Speaking on the ‘Change the World’ panel at the Shared Value Forum at NAB in Melbourne today, Ms Carver said the best ideas for creating business solutions that not only solve a social challenge but are also commercially viable – a concept known as shared value – come from a company’s own employees.
“Leaders should give their most talented employees the ability to go off to an ‘experiment’ kitchen with a recipe book that helps them test, refine and learn, and come up with share value approaches that will be sustainable in the long term,” Ms Carver said.
“That is how NAB created NAB Assist, how we have approached the development of products like the world’s first Social Bond that specifically supported gender equality in the workplace, and how we came to be the first Australian company on Fortune Magazine’s Change the World List.”
NAB Assist is the former collections unit at NAB, which four years ago transformed its focus to getting customers out of financial hardship.
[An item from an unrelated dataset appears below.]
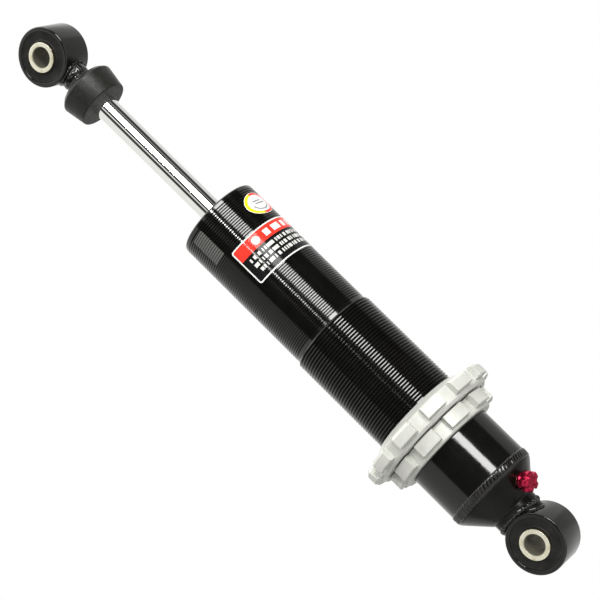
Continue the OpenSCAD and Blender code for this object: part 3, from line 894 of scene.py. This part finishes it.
def round_sticker():
    rings, n, across = 16, 96, 2 * STICKER_R
    verts, uvs = [], []
    for layer in (LABEL_THICK, 0.0):
        verts.append((FINE_R + layer, 0, STICKER_Z))
        uvs.append((0.5, 0.5))
        for i in range(1, rings + 1):
            for j in range(n):
                a, r = TAU * j / n, STICKER_R * i / rings
                x, y = STICKER_WIDE * r * math.cos(a), r * math.sin(a)
                z = STICKER_Z + y
                out = FINE_R + layer * 0.9 + (0.012 * math.cos(TAU * z / FINE_PITCH) if layer else 0)
                verts.append(polar(out, x / FINE_R, z))
                uvs.append((x / STICKER_WIDE / across + 0.5, y / across + 0.5))
    size = 1 + rings * n
    faces = []
    for base, flip in ((0, False), (size, True)):
        for j in range(n):
            k = (j + 1) % n
            tri = (base, base + 1 + j, base + 1 + k)
            faces.append(tri[::-1] if flip else tri)
            for i in range(rings - 1):
                a, b = base + 1 + i * n, base + 1 + (i + 1) * n
                quad = (a + j, b + j, b + k, a + k)
                faces.append(quad[::-1] if flip else quad)
    edge = 1 + (rings - 1) * n
    for j in range(n):
        k = (j + 1) % n
        faces.append((edge + k, edge + j, size + edge + j, size + edge + k))
    turn = Matrix.Rotation(math.radians(1.0), 3, "Z")
    verts = [tuple(turn @ Vector(v)) for v in verts]
    m = Drawn("sticker_print", across, across)
    rim = m.blend(m.spread(m.x, -2.2, -0.9), (0.9, 0.75, 0.01), (0.75, 0.03, 0.02))
    colour = m.blend(m.disc(6.6), (0.85, 0.85, 0.82), rim)
    colour = m.blend(m.disc(5.3), colour, (0.82, 0.82, 0.8))
    mark = m.math("SUBTRACT", m.disc(4.2), m.disc(3.4))
    mark = m.math("MULTIPLY", mark, m.spread(m.y, -1.0, -0.4, 1.0, 0.0))
    for x, y, half in ((-0.6, 1.6, 2.2), (0.4, 0.1, 2.8)):
        mark = m.math("MAXIMUM", mark, m.box(x, y, half, 0.42, 0.3))
    colour = m.blend(m.math("MULTIPLY", mark, 0.8), colour, (0.12, 0.12, 0.14))
    stuff = label_finish(m, colour, 0.2)
    label_piece("disc_label", verts, faces, uvs, "round_sticker", stuff)


main_label()
code_patch()
round_sticker()


# ---------------------------------------------------------------- CAD nodes that show as they are

FINISH = {
    "seal_head": ANODISED_BLACK, "seal_head_oring": SEAL_RUBBER, "rod_bush": BRONZE, "rod_seal": SEAL_RUBBER,
    "rod_wiper": SEAL_RUBBER, "retaining_ring": STEEL, "floating_piston": BARE_ALU,
    "floating_piston_oring": SEAL_RUBBER, "floating_piston_band": BAND, "collar_oring": SEAL_RUBBER,
    "lock_ring_oring": SEAL_RUBBER, "shaft": CHROME, "topout_bumper": SEAL_RUBBER, "topout_spacer": STEEL,
    "rebound_washer": STEEL, "rebound_shims": STEEL, "piston": BARE_ALU, "piston_band": BAND,
    "compression_shims": STEEL, "compression_washer": STEEL, "piston_nut": STEEL, "valve_pin": BRASS,
    "valve_cap_oring": SEAL_RUBBER,
}
for node_name, stuff in FINISH.items():
    data = frame["nodes"][node_name].data
    data.materials.clear()
    data.materials.append(stuff)


# ---------------------------------------------------------------- studio

CAMERA_BEARING = -59.0  # degrees round Z
KEY_BRIGHT, ROOM_BRIGHT = 16.0, 0.05


def world():
    """White backdrop for the camera; for the object, a dark room with pale cards and a long soft light."""
    w = bpy.data.worlds.new("studio")
    bpy.context.scene.world = w
    w.use_nodes = True
    w.node_tree.nodes.clear()
    t = Tree(w.node_tree)

    def window(value, low, high, soft):
        """1 where the value is between low and high, with soft edges."""
        out = []
        for edge, sign in ((low, 1), (high, -1)):
            r = t.new("ShaderNodeMapRange", interpolation_type="SMOOTHSTEP")
            a, b = edge - soft * sign, edge + soft * sign
            r.inputs["From Min"].default_value, r.inputs["From Max"].default_value = min(a, b), max(a, b)
            r.inputs["To Min"].default_value = 0.0 if sign > 0 else 1.0
            r.inputs["To Max"].default_value = 1.0 if sign > 0 else 0.0
            t.link(value, r.inputs["Value"])
            out.append(r.outputs["Result"])
        return t.math("MULTIPLY", *out)

    coord = t.new("ShaderNodeTexCoord")
    part = t.new("ShaderNodeSeparateXYZ")
    t.link(coord.outputs["Generated"], part.inputs[0])
    x, y, z = part.outputs
    # bearing: degrees round Z from the camera's side, positive clockwise as seen from above
    turned = t.math("ARCTAN2", y, x)
    deg = t.math("MULTIPLY", turned, 180 / math.pi)
    bearing = t.math("SUBTRACT", CAMERA_BEARING, deg)
    wrapped = t.math("WRAP", bearing, 180.0, -180.0)
    lift = t.math("MULTIPLY", t.math("ARCSINE", z), 180 / math.pi)
    raised = t.math("SUBTRACT", lift, 4.5)
    slanted = t.math("SUBTRACT", wrapped, t.math("MULTIPLY", t.math("MINIMUM", raised, 13.0), 0.9))
    key = t.math("MULTIPLY", window(wrapped, -38.5, 60, 1.5), window(slanted, -180, -21.5, 1.5))
    key = t.math("MULTIPLY", key, window(lift, -2, 24, 3.0))
    total = t.math("MULTIPLY", key, KEY_BRIGHT)
    # bearing from, to, lift from, to, softness, brightness
    cards = [
        (-1, 1.8, 11.8, 26, 0.6, 20.0),
        (-0.8, 1.6, 13.3, 26, 0.5, 45.0),
        (-9, 8, 17, 40, 2.0, 0.5),
        (23, 33, 16, 40, 2.0, 0.9),
        (16, 23, 11, 16, 2.0, 0.5),
        (-66, -55, 14, 40, 4.0, 0.22),
        (57, 200, -38, 55, 3.0, 0.58),
        (57, 200, 9, 55, 4.0, 0.3),
        (-200, -94, -38, 55, 5.0, 0.45),
        (-200, -94, 9, 55, 4.0, 0.3),
        (140, 200, -50, 60, 12.0, 0.25),
        (-200, -140, -50, 60, 12.0, 0.25),
        (-200, 200, -91, -48, 6.0, 0.04),
        (24, 200, -91, -48, 3.0, 0.2),
        (-100, 62, 36, 66, 8.0, 0.85),
        (-93, 58, -60, -6, 6.0, 0.9),
        (-200, 200, 50, 92, 10.0, 2.2),
    ]
    for a, b, c, d, soft, bright in cards:
        both = t.math("MULTIPLY", window(wrapped, a, b, soft), window(lift, c, d, soft))
        total = t.math("ADD", total, t.math("MULTIPLY", both, bright))
    total = t.math("ADD", total, ROOM_BRIGHT)
    room = t.new("ShaderNodeBackground")
    room.inputs["Color"].default_value = (1.0, 0.995, 0.98, 1)
    t.link(total, room.inputs["Strength"])
    plain = t.new("ShaderNodeBackground")
    plain.inputs["Color"].default_value = (1, 1, 1, 1)
    plain.inputs["Strength"].default_value = 1.0
    path = t.new("ShaderNodeLightPath")
    pick = t.new("ShaderNodeMixShader")
    out = t.new("ShaderNodeOutputWorld")
    t.link(path.outputs["Is Camera Ray"], pick.inputs[0])
    t.link(room.outputs[0], pick.inputs[1])
    t.link(plain.outputs[0], pick.inputs[2])
    t.link(pick.outputs[0], out.inputs[0])


world()


def floor():
    """A pale round floor under the shock that fades out at its edge."""
    n, radius, z = 96, 0.14, -0.036
    verts = [(0, 0, z)] + circle(radius, z, n)
    mesh = bpy.data.meshes.new("floor")
    mesh.from_pydata(verts, [], [(0, 1 + j, 1 + (j + 1) % n) for j in range(n)])
    ob = shown("floor", mesh)
    m = Nodes("floor")
    far = m.new("ShaderNodeVectorMath", operation="LENGTH")
    m.link(m.coord.outputs["Object"], far.inputs[0])
    alpha = m.spread(far.outputs["Value"], 0.05, 0.13, 0.4, 0.0)
    colour = m.blend(m.spread(m.noise(30, 4), 0.3, 0.7), (0.86, 0.86, 0.85), (0.9, 0.9, 0.89))
    mesh.materials.append(m.done(Base_Color=colour, Roughness=0.9, Alpha=alpha))


floor()


# the camera's place in metres, and the ways that its back and its top point
CAMERA_AT = (0.4382, -0.7303, -0.0262)
CAMERA_BACK, CAMERA_UP = (0.5030, -0.8370, -0.2156), (0.6885, 0.2371, 0.6854)


def camera():
    """A long lens, rolled so that the shock lies across the view."""
    data = bpy.data.cameras.new("camera")
    cam = shown("camera", data)
    data.lens, data.sensor_width = 108.0, 36.0
    data.clip_start, data.clip_end = 0.05, 20
    back = Vector(CAMERA_BACK).normalized()
    right = Vector(CAMERA_UP).cross(back).normalized()
    up = back.cross(right)
    turn = Matrix((right, up, back)).transposed().to_4x4()
    cam.matrix_world = Matrix.Translation(CAMERA_AT) @ turn
    bpy.context.scene.camera = cam


camera()
bpy.context.scene.view_settings.view_transform = "Standard"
Last year alone, it helped 25,000 personal banking customers in financial hardship and in doing so saved the bank $70 million by reducing loan defaults.
NAB’s other shared value initiatives include working towards factoring soil health, water risk and biodiversity into its credit-rating systems when assessing lending to Australia’s agricultural sector, and supporting Australia’s transition to a low carbon economy via financing clean energy projects.
“Creating change using shared value sounds complicated but it’s actually very simple,” Ms Carver said. “It starts with leadership and with leaders thinking about a problem in a more holistic way.”
“We are on a shared value journey at NAB. We have a real desire to be close to our customers, understand the problems that exist in their worlds and help unlock the answers to those problems because only then can we create sustainability for them and for us.”
Cathryn Carver spoke at the Shared Value Forum alongside Michala Fischer-Hansen, Managing Director Oceania, Novo Nordisk Pharmaceuticals, Mark Kramer Co-Founder & Managing Director of FSG, and Sara James, Emmy Award-winning foreign correspondent, author and commentator.